Yani virüs korkusu uzun yıllar pompalanarak beslenecek.
İşsizlere “üniversal baz ücret” adı altında asgari ödemeler yapılacak.
Covid yüzünden borçlanan ve iflas edenlerin, borçlarına karşılık ellerindeki menkul ve gayrimenkuller alınıp bu projeyi yöneten finans kuruluşlarına devredilecek.
WEF’in projesinde yer alan hususlardan anlaşıldığına göre, “sürdürülebilir tüketim” ve “yerküreyi koruma” gerekçeleri ile sahip oldukları ellerinden alınan insanlar, ihtiyaç duydukları her şeyi kiralayabilecekler. Herkesin her hareketi, satın alma ve kiralama faaliyetleri gözetim altında olacak.
Çok borçlu ülkelerin borçları Bill Gates, Jeff Bezos vb konglomere sahipleri tarafından belirli koşullar karşılığı tasfiye edilecek. Böylece ulus devletlerin bağımsızlığı büyük ölçüde tehdit altına girecek.”
Klaus Schwab-WEF ikilisinin ortaya koyduğu, başta TIME vb küresel yayın organları ve ABD’li bilgi teknolojileri şirketlerinin parlattığı bu projeye, yukarıda aktarmaya çalıştığım tepkiler yanında, “insan kimliği ve anlamı” başlığı da dahil çok sayıda başlık altında tepkiler sürüyor.

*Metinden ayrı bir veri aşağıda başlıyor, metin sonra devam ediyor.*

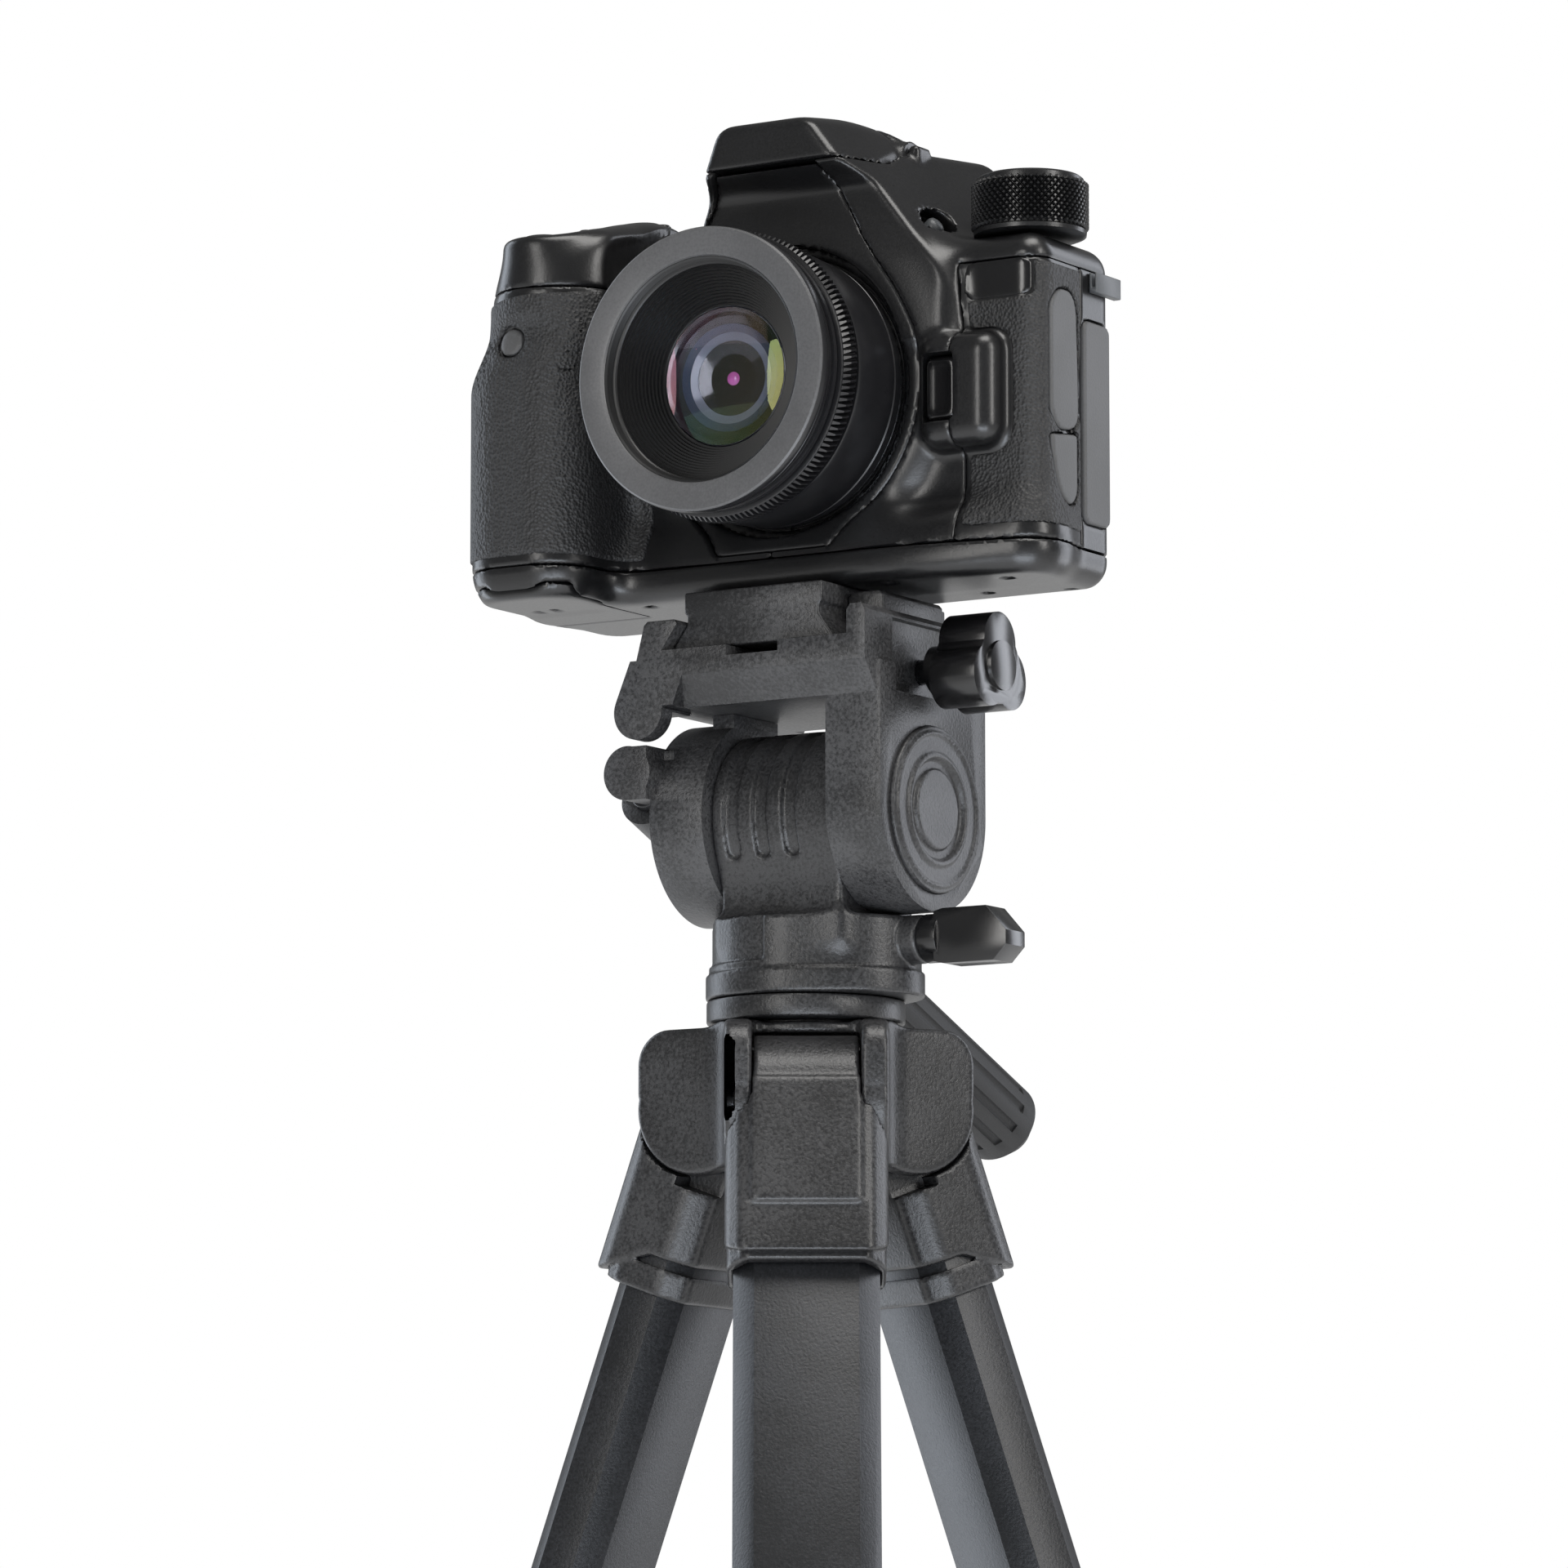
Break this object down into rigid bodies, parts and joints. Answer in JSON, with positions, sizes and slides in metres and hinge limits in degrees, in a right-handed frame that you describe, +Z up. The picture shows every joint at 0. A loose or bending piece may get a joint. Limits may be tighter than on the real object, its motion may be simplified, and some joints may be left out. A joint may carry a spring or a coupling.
{
  "type": "camera on tripod",
  "caption": "Single-lens reflex camera with a normal lens, held by a quick-release pan and tilt head on a folding tripod with sliding leg sections.",
  "frame": {"origin": "on the floor, under the middle of the three feet's plan box", "axes": "+Z up, the lens looks along -Y, the grip side is -X"},
  "size_m": [0.3727, 0.4158, 0.806],
  "materials": {
    "cast_metal": "cast, satin",
    "leg_tube": "anodised, satin",
    "lower_tube": "anodised, satin",
    "lever_plastic": "moulded, satin",
    "foot_rubber": "matt",
    "steel": "turned",
    "head_metal": "speckled powder coat",
    "knob_plastic": "gloss",
    "grip_rubber": "matt, ribbed",
    "body_plastic": "fine texture, satin",
    "fascia_plastic": "satin",
    "cover_rubber": "pebbled",
    "button_plastic": "satin gloss",
    "mirror_glass": "polished",
    "lens_glass": "coated",
    "screen_glass": "gloss",
    "battery_case": "matt",
    "lens_metal": "satin black"
  },
  "bodies": {
    "stand": {"hub": "cast_metal", "hub_pins": "steel", "base_ring": "head_metal"},
    "leg_1": {"leg_casting_1": "cast_metal", "leg_tube_1": "leg_tube"},
    "lever_1": {"lock_lever_1": "lever_plastic"},
    "leg_lower_1": {"lower_tube_1": "lower_tube", "foot_1": "foot_rubber"},
    "leg_2": {"leg_casting_2": "cast_metal", "leg_tube_2": "leg_tube"},
    "lever_2": {"lock_lever_2": "lever_plastic"},
    "leg_lower_2": {"lower_tube_2": "lower_tube", "foot_2": "foot_rubber"},
    "leg_3": {"leg_casting_3": "cast_metal", "leg_tube_3": "leg_tube"},
    "lever_3": {"lock_lever_3": "lever_plastic"},
    "leg_lower_3": {"lower_tube_3": "lower_tube", "foot_3": "foot_rubber"},
    "pan": {"pan_housing": "head_metal"},
    "pan_lock": {"pan_lock_wing": "knob_plastic"},
    "tilt": {"tilt_bracket": "head_metal", "clamp_cheek": "head_metal", "tilt_cap": "head_metal", "tilt_shaft": "steel"},
    "knob": {"clamp_knob": "knob_plastic"},
    "jaw": {"clamp_jaw": "knob_plastic"},
    "handle": {"handle_rod": "steel", "handle_grip": "grip_rubber"},
    "camera": {"quick_plate": "head_metal", "front_fascia": "fascia_plastic", "front_shell": "body_plastic", "rear_shell": "body_plastic", "top_cover": "body_plastic", "bottom_cover": "body_plastic", "grip_rubber": "cover_rubber", "battery": "battery_case", "hot_shoe": "steel", "eyecup": "cover_rubber", "screen": "screen_glass", "mirror_box": "steel", "pentaprism": "lens_glass", "strap_lugs": "steel", "lens_barrel": "lens_metal", "lens_front_ring": "lens_metal", "lens_glass": "lens_glass"},
    "screw": {"camera_screw": "steel"},
    "focus": {"focus_ring": "lens_metal"},
    "dial": {"mode_dial": "body_plastic"},
    "wheel": {"rear_dial": "button_plastic"},
    "shutter": {"shutter_button": "button_plastic"},
    "key_a": {"top_button_a": "button_plastic"},
    "key_b": {"top_button_b": "button_plastic"},
    "flash_key": {"flash_button": "steel"},
    "release": {"release_button": "button_plastic"},
    "flash": {"flash_unit": "body_plastic"},
    "leaf_upper": {"port_cover_upper": "cover_rubber"},
    "leaf_lower": {"port_cover_lower": "cover_rubber"},
    "card_door": {"port_door": "cover_rubber"},
    "battery_hatch": {"battery_door": "body_plastic"},
    "reflex": {"mirror": "mirror_glass"}
  },
  "joints": [
    {"name": "leg_1_fold", "type": "hinge", "parent": "stand", "child": "leg_1", "pos_m": [0.06346, -0.02089, 0.56382], "axis": [0.848, 0.5299, 0], "range_deg": [0, 20]},
    {"name": "lever_1_flip", "type": "hinge", "parent": "leg_1", "child": "lever_1", "pos_m": [0.13242, -0.13124, 0.24723], "axis": [0.848, 0.5299, 0], "range_deg": [0, 110]},
    {"name": "leg_1_slide", "type": "slide", "parent": "leg_1", "child": "leg_lower_1", "axis": [-0.1812, 0.29, 0.9397], "range_m": [0, 0.205]},
    {"name": "leg_2_fold", "type": "hinge", "parent": "stand", "child": "leg_2", "pos_m": [0.06225, 0.01373, 0.56382], "axis": [-0.8829, 0.4695, 0], "range_deg": [0, 20]},
    {"name": "lever_2_flip", "type": "hinge", "parent": "leg_2", "child": "lever_2", "pos_m": [0.12334, 0.12862, 0.24723], "axis": [-0.8829, 0.4695, 0], "range_deg": [0, 110]},
    {"name": "leg_2_slide", "type": "slide", "parent": "leg_2", "child": "leg_lower_2", "axis": [-0.1606, -0.302, 0.9397], "range_m": [0, 0.205]},
    {"name": "leg_3_fold", "type": "hinge", "parent": "stand", "child": "leg_3", "pos_m": [0.03288, -0.00463, 0.56382], "axis": [0.0349, -0.9994, 0], "range_deg": [0, 20]},
    {"name": "lever_3_flip", "type": "hinge", "parent": "leg_3", "child": "lever_3", "pos_m": [-0.09717, -0.00917, 0.24723], "axis": [0.0349, -0.9994, 0], "range_deg": [0, 110]},
    {"name": "leg_3_slide", "type": "slide", "parent": "leg_3", "child": "leg_lower_3", "axis": [0.3418, 0.0119, 0.9397], "range_m": [0, 0.205]},
    {"name": "pan_turn", "type": "hinge", "parent": "stand", "child": "pan", "pos_m": [0.05287, -0.00393, 0.58982], "axis": [0, 0, 1], "continuous": true},
    {"name": "pan_lock_turn", "type": "hinge", "parent": "pan", "child": "pan_lock", "pos_m": [0.08686, -0.00393, 0.60332], "axis": [1, 0, 0], "range_deg": [0, 180]},
    {"name": "tilt_turn", "type": "hinge", "parent": "pan", "child": "tilt", "pos_m": [0.05287, -0.00393, 0.63432], "axis": [1, 0, 0], "range_deg": [-30, 75]},
    {"name": "knob_turn", "type": "hinge", "parent": "tilt", "child": "knob", "pos_m": [0.09487, -0.00393, 0.66782], "axis": [1, 0, 0], "range_deg": [0, 540]},
    {"name": "jaw_slide", "type": "slide", "parent": "tilt", "child": "jaw", "axis": [1, 0, 0], "range_m": [0, 0.003]},
    {"name": "handle_twist", "type": "hinge", "parent": "tilt", "child": "handle", "pos_m": [0.01587, -0.01593, 0.64182], "axis": [0, 0.9272, -0.3746], "range_deg": [0, 360]},
    {"name": "plate_slide", "type": "slide", "parent": "tilt", "child": "camera", "axis": [0, 1, 0], "range_m": [-0.02, 0.02]},
    {"name": "screw_turn", "type": "hinge", "parent": "camera", "child": "screw", "pos_m": [0.05387, 0.00207, 0.67582], "axis": [0, 0, 1], "continuous": true},
    {"name": "focus_turn", "type": "hinge", "parent": "camera", "child": "focus", "pos_m": [0.05387, -0.03993, 0.73732], "axis": [0, -1, 0], "range_deg": [-60, 60]},
    {"name": "dial_turn", "type": "hinge", "parent": "camera", "child": "dial", "pos_m": [0.11286, 0.00207, 0.77802], "axis": [0, 0, 1], "continuous": true},
    {"name": "wheel_turn", "type": "hinge", "parent": "camera", "child": "wheel", "pos_m": [-0.00214, 0.02307, 0.72202], "axis": [0, 1, 0], "continuous": true},
    {"name": "shutter_press", "type": "slide", "parent": "camera", "child": "shutter", "axis": [0, 0, -1], "range_m": [0, 0.001], "stiffness_N_per_m": 600},
    {"name": "key_a_press", "type": "slide", "parent": "camera", "child": "key_a", "axis": [0, 0, -1], "range_m": [0, 0.0015], "stiffness_N_per_m": 400},
    {"name": "key_b_press", "type": "slide", "parent": "camera", "child": "key_b", "axis": [0, 0, -1], "range_m": [0, 0.0015], "stiffness_N_per_m": 400},
    {"name": "flash_key_press", "type": "slide", "parent": "camera", "child": "flash_key", "axis": [-0.8192, 0, -0.5736], "range_m": [0, 0.0012], "stiffness_N_per_m": 500},
    {"name": "release_press", "type": "slide", "parent": "camera", "child": "release", "axis": [0, 1, 0], "range_m": [0, 0.002], "stiffness_N_per_m": 600},
    {"name": "flash_lift", "type": "hinge", "parent": "camera", "child": "flash", "pos_m": [0.05387, 0.00407, 0.79552], "axis": [-1, 0, 0], "range_deg": [0, 60]},
    {"name": "leaf_upper_open", "type": "hinge", "parent": "camera", "child": "leaf_upper", "pos_m": [0.12487, -0.00893, 0.74002], "axis": [0, 0, -1], "range_deg": [0, 100]},
    {"name": "leaf_lower_open", "type": "hinge", "parent": "camera", "child": "leaf_lower", "pos_m": [0.12487, -0.00893, 0.71402], "axis": [0, 0, -1], "range_deg": [0, 100]},
    {"name": "card_door_open", "type": "hinge", "parent": "camera", "child": "card_door", "pos_m": [0.12487, 0.01957, 0.72702], "axis": [0, 0, 1], "range_deg": [0, 100]},
    {"name": "battery_hatch_open", "type": "hinge", "parent": "camera", "child": "battery_hatch", "pos_m": [0.00686, -0.02193, 0.68802], "axis": [0, -1, 0], "range_deg": [0, 85]},
    {"name": "reflex_flip", "type": "hinge", "parent": "camera", "child": "reflex", "pos_m": [0.05387, 0.01307, 0.74932], "axis": [-1, 0, 0], "range_deg": [0, 45]}
  ],
  "couplings": [
    {"joint": "jaw_slide", "follows": "knob_turn", "m_per_rad": 0.00031831}
  ]
}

Bir hayli uzayan yazıyı daha da uzatıp okuyucunun sabrını taşırmamak için, diğer eleştirilere yer vermek yerine, meraklı okuyucular, yukarıda adreslerini verdiğim sitelere girip doğrudan bilgi sahibi olabilirler.

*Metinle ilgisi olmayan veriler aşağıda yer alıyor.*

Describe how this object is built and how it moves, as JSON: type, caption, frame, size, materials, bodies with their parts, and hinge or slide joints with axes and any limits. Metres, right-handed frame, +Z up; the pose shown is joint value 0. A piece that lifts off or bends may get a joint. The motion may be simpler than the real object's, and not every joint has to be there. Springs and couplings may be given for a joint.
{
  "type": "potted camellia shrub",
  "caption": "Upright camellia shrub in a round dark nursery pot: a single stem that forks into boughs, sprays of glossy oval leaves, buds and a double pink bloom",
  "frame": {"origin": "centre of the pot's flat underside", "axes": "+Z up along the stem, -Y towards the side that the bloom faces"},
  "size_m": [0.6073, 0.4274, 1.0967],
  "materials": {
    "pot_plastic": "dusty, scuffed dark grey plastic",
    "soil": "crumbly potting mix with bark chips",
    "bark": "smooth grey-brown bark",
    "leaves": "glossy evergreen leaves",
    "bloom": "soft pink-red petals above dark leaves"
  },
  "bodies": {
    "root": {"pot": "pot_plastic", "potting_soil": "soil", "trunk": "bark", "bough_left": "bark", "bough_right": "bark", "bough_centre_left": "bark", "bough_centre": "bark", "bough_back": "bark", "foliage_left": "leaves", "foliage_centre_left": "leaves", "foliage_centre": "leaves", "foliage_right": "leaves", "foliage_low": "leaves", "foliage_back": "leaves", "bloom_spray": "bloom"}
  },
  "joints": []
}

SONUÇ: MODERNİZMDEN POSTMODERNİZME GEÇİŞ
Aslında bütün bu tartışmaları bir yana koyup, geçen yılın sonlarından bu yana gelişen yeni teknolojilerin neden olduğu bireysel yaşamlardaki değişimin, giderek toplumsal yaşamlarda neden olduğu radikal sayılabilecek değişimlere bakmak süreci anlamak için bir hayli yararlı olabilir.
İnsanlık tarihindeki değişimleri hep önceden haber vermiş Felsefe Çevreleri, insanlığın uzunca bir süredir, Modernizm’den Postmodernist bir sürece geçişin sancılarını yaşadığını anlatıyorlar.
Gelecekte bugünlerin tarihi yazılırken, belki de Covid-19’un, bu geçişi hızlandıran nedenlerin en önemlilerinden biri olduğu kaydedilecek.